Mumsnet has not checked the qualifications of anyone posting here. If you need help urgently or expert advice, please see our domestic violence webguide and/or relationships webguide. Many Mumsnetters experiencing domestic abuse have found this thread helpful: Listen up, everybody

Emotional abuse

148 replies

Daphne18 · 16/04/2018 19:17

I've been shouted at - called a liar for not saying I was going to see a play with my friend, told I was too chatty - want to be everyone's friend. Snapped at - feel like I'm being interrogated at times ie I dozed off watching youtube - he text - I didn't see it until I woke - when I called him back in said was watching youtube and dozed off - cue 10 minutes of him 'this doesn't make sense - you were either awake or asleep' - we have been going out for a year don't live together - see each other mostly on weekends

. He can pick an argument over nothing but then can be the most lovely person on other occasions - I haven't spoken to him since yesterday as he kept hanging up the phone on me. Each time I called back and he declined the call etc etc.
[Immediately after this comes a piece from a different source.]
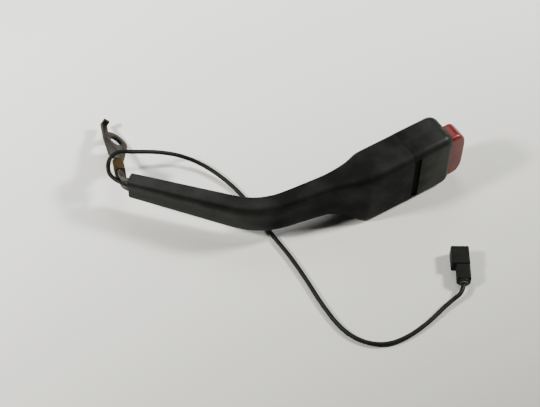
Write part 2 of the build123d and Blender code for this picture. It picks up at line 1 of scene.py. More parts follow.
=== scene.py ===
import bpy
import bmesh
import json
import math
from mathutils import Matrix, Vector

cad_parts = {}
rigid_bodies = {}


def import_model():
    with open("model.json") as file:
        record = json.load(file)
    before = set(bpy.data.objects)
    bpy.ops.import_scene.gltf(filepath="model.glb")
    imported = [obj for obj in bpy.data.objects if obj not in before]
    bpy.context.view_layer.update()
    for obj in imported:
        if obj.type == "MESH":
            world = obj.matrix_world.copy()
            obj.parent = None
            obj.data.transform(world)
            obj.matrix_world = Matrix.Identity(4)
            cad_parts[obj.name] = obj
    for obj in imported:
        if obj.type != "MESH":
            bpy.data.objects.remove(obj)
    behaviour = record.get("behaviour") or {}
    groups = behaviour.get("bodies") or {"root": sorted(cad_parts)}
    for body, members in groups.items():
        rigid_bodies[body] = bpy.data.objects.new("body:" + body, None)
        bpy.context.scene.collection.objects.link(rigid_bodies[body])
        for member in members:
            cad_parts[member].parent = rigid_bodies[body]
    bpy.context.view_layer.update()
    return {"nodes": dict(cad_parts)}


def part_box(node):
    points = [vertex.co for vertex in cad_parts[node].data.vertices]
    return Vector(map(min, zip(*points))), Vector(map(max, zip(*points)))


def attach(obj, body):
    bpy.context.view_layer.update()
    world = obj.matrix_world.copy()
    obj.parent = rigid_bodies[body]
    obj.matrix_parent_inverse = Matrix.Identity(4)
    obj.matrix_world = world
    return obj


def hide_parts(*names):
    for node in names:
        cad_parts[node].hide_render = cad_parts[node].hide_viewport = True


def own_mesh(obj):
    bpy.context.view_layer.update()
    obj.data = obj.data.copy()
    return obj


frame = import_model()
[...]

I ended up telling him I was sick of the childishness and to converse with me like an adult ! - he can be so aggressive during arguments also.

I just want to write this down as I'm doubting myself - this behaviour isn't right is it? - is it emotional abuse?

OP posts:
jessicasmummy04 · 20/04/2018 12:09

Im in a very similar situation.. Been together 18 months.. We are engaged but don't live together.. He's amazing with my 7 yo DD she absolutely adores him. 95% of the times he amazing and everything a woman could ask for, intelligent, romantic, thoughtful, caring, empathetic, kind..

However, we have had 5 arguments in our relationship (dont argue otherwise) all resulting in him breaking off with me, calling me names, telling me that im in the one in the wrong, fake, a liar etc etc.. We are just over a week since i made joke and he's ignored me ever since.. Im not contacting him ive had enough of the childish behaviour... usually by now im jumping at every message, every car that i hear loud music from but to be honest i just feel relieve right now and an emotional break from the relationship

He had an awful upbringing and i suppose i justify some of his behaviour due to this..

I just don't know what is going to happen. ..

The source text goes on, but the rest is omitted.